═══ GIVEN DATA ═══
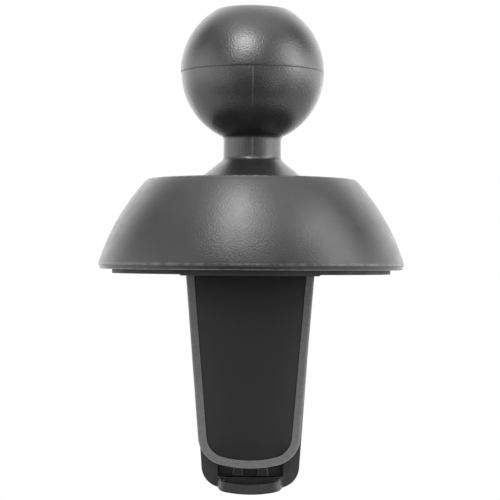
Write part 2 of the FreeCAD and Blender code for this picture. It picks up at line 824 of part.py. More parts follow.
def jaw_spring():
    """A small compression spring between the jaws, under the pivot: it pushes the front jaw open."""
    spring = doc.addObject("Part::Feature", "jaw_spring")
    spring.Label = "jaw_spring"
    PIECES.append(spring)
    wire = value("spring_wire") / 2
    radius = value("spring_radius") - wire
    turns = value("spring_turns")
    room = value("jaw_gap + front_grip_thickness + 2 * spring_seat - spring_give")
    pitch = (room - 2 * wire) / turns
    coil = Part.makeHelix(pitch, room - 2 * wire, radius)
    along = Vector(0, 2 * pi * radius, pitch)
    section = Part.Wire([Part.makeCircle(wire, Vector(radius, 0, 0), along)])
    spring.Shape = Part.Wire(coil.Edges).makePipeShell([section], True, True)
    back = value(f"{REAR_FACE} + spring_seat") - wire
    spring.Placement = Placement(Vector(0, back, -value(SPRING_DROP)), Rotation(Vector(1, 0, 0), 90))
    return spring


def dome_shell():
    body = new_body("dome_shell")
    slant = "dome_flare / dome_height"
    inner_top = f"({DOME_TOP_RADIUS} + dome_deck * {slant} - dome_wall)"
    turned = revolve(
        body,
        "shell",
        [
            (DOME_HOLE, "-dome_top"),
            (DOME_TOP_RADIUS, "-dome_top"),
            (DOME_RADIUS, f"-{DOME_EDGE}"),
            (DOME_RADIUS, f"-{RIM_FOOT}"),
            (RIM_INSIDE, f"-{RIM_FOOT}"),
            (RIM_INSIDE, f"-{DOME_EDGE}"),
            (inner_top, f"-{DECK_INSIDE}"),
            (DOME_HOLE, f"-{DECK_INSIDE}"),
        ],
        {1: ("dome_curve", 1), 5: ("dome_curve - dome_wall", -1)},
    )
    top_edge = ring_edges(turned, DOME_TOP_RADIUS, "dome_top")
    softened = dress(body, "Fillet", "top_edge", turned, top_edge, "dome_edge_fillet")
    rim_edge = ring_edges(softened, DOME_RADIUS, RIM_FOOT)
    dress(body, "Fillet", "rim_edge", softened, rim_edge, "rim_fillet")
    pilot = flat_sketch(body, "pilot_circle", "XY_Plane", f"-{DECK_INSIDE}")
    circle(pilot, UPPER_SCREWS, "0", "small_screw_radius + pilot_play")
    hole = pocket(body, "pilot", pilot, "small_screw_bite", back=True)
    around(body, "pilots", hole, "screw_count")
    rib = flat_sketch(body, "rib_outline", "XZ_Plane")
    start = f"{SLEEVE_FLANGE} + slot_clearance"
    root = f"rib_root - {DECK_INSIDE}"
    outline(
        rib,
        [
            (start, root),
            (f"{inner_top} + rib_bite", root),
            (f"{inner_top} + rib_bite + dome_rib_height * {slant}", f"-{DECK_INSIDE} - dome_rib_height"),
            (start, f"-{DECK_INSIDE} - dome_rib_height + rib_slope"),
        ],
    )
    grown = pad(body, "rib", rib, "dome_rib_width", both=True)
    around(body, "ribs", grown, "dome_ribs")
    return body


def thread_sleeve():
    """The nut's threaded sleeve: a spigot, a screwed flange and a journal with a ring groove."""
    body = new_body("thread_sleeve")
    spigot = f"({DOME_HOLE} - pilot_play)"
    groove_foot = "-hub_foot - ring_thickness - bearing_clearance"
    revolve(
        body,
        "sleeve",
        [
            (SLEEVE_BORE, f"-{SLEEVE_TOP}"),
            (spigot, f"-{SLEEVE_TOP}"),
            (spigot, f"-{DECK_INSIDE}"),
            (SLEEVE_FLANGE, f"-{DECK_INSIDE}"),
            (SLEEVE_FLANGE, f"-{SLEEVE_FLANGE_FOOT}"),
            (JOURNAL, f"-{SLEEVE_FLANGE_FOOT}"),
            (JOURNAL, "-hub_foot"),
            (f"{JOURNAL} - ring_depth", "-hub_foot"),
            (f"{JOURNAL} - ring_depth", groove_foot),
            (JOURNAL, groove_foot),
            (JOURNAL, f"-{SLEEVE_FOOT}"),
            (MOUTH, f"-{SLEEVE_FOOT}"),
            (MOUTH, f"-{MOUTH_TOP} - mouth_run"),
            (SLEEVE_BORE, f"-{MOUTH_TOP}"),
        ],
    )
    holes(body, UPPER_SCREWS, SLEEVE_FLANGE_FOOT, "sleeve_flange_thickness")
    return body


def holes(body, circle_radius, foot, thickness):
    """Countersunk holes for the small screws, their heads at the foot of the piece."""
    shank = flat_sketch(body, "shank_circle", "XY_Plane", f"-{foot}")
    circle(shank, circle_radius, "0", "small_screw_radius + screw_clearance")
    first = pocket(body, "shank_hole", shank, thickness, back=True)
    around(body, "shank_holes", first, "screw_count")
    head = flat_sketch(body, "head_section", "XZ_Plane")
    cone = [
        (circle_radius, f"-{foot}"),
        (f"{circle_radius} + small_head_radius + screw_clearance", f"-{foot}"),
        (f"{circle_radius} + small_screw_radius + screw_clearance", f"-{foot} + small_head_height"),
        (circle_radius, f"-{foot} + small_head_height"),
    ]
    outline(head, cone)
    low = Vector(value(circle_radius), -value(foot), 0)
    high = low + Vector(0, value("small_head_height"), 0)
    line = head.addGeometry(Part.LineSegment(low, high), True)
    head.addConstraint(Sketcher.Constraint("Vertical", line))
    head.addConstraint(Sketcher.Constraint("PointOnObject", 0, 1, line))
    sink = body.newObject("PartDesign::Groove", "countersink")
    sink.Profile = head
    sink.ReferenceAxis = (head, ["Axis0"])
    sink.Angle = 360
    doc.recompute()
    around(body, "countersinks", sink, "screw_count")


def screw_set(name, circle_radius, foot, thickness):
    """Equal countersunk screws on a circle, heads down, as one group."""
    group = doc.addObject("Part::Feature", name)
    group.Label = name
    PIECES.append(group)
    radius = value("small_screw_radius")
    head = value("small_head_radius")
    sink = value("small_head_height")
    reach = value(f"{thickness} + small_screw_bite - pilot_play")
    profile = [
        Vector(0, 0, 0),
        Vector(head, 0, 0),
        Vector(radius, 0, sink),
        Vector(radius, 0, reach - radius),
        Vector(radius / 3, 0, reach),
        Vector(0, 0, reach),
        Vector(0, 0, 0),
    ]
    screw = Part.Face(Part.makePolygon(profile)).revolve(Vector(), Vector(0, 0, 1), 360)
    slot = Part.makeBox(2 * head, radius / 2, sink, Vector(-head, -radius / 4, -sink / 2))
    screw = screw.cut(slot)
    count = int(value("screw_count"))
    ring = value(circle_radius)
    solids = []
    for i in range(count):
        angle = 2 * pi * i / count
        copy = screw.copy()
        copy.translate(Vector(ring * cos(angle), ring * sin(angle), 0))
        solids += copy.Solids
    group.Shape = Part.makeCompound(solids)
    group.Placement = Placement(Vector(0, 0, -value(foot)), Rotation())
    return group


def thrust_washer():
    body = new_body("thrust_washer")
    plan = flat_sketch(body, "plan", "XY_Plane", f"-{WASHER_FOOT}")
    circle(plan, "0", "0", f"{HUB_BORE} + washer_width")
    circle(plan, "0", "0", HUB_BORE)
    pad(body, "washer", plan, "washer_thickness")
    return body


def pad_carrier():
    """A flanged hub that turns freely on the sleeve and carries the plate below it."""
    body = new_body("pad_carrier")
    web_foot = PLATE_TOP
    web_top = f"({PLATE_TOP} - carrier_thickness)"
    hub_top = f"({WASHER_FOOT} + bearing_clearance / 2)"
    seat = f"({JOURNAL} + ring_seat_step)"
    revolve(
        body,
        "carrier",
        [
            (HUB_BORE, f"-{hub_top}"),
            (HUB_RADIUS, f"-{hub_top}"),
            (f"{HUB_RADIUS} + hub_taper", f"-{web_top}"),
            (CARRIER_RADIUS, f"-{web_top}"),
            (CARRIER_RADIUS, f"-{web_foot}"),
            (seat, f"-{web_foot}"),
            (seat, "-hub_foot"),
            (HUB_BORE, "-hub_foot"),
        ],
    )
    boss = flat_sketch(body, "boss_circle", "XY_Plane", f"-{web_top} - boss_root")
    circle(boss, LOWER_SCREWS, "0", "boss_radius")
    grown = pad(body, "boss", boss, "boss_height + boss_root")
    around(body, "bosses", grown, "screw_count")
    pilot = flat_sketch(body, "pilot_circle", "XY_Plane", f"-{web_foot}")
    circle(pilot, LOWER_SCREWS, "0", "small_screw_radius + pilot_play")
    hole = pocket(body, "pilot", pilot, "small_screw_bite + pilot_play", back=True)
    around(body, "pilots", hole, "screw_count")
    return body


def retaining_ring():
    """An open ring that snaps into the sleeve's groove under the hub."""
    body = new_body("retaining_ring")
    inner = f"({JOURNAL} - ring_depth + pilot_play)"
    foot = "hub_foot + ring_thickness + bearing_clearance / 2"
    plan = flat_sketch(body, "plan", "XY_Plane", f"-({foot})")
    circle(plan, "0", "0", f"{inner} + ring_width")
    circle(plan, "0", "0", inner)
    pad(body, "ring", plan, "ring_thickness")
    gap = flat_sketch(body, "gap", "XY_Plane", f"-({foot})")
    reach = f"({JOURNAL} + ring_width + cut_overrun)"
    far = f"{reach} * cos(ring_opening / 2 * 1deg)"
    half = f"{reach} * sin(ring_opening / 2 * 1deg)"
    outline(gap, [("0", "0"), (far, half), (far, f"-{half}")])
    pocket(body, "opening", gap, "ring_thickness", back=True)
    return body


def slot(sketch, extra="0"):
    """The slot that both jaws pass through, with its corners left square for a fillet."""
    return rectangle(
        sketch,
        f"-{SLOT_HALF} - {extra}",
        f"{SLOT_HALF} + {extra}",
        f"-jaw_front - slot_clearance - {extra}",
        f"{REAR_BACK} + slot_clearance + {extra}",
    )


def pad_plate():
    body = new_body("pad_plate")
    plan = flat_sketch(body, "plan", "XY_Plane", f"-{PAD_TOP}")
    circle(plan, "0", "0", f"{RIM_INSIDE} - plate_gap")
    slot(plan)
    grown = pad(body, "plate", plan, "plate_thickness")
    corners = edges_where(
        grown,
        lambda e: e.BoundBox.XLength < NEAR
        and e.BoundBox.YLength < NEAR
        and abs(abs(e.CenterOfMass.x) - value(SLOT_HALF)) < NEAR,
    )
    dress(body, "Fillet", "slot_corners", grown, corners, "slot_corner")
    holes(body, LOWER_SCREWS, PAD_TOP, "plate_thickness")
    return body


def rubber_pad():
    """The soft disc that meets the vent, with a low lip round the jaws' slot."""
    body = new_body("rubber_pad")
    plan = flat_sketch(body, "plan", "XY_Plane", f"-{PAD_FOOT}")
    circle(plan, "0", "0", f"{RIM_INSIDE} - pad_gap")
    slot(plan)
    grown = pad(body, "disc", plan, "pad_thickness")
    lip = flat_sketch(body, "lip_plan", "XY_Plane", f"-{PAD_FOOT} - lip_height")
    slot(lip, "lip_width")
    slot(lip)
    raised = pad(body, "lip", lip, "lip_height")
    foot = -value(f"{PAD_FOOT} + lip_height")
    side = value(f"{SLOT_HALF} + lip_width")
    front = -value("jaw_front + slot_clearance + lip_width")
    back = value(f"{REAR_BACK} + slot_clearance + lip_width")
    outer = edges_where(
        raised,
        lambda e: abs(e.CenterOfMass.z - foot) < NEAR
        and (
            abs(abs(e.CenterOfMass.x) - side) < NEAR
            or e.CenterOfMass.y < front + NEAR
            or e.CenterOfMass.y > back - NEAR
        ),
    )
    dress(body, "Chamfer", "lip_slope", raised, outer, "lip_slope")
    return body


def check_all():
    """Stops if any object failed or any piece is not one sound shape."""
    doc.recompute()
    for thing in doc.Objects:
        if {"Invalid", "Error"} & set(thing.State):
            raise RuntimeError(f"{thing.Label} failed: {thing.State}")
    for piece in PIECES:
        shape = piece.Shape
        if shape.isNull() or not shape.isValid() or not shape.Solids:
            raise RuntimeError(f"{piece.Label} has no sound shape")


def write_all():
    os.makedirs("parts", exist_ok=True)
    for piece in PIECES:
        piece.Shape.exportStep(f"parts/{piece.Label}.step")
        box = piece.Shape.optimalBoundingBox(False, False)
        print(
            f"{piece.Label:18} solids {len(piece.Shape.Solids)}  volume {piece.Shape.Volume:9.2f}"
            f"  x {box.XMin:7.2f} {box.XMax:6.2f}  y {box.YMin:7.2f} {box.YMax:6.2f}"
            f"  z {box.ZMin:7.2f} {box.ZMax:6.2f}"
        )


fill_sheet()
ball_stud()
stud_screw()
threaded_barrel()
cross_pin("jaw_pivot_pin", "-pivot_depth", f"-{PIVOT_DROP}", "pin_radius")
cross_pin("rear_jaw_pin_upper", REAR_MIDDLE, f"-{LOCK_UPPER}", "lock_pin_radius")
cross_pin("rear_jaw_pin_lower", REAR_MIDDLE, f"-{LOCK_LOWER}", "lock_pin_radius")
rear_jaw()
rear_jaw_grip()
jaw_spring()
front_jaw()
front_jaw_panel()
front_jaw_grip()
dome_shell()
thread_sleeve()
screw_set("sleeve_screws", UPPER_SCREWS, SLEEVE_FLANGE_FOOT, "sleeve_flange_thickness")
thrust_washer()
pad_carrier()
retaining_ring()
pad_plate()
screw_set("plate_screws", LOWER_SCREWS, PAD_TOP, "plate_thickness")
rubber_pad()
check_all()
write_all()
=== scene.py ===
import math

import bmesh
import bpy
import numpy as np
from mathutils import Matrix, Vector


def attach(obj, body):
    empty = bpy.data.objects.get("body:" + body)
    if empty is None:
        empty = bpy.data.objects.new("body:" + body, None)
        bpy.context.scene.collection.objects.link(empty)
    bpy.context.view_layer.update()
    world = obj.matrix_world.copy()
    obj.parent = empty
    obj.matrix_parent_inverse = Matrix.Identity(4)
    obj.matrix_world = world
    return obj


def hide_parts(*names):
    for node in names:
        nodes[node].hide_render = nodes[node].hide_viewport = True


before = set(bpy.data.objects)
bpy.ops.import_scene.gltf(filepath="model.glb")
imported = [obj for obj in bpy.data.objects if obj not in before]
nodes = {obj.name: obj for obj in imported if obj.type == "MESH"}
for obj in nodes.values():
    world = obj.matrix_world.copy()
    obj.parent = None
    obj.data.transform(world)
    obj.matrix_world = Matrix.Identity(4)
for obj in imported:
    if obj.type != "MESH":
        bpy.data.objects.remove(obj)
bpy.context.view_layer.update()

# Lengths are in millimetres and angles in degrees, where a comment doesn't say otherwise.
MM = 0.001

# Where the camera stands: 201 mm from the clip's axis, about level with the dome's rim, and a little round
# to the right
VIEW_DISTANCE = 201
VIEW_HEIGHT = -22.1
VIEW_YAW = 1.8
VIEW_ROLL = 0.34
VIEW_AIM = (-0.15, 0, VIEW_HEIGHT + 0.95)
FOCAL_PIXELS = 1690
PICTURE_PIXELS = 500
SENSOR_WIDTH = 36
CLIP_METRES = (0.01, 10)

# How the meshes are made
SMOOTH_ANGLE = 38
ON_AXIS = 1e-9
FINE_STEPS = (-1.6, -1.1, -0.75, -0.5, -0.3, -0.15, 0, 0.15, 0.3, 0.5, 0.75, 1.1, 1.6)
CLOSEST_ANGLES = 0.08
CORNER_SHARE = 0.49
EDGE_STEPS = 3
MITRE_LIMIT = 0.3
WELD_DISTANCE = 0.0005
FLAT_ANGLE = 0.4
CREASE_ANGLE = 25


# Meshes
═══
INSTRUCTIONS TO FOLLOW: Exactly and only the lines from the line that contains "bpy.data.objects.remove(obj)" through the line that contains "CLIP_METRES = (0.01, 10)" are to be repeated as they stand.

WRITTEN SOLUTION:
        bpy.data.objects.remove(obj)
bpy.context.view_layer.update()

# Lengths are in millimetres and angles in degrees, where a comment doesn't say otherwise.
MM = 0.001

# Where the camera stands: 201 mm from the clip's axis, about level with the dome's rim, and a little round
# to the right
VIEW_DISTANCE = 201
VIEW_HEIGHT = -22.1
VIEW_YAW = 1.8
VIEW_ROLL = 0.34
VIEW_AIM = (-0.15, 0, VIEW_HEIGHT + 0.95)
FOCAL_PIXELS = 1690
PICTURE_PIXELS = 500
SENSOR_WIDTH = 36
CLIP_METRES = (0.01, 10)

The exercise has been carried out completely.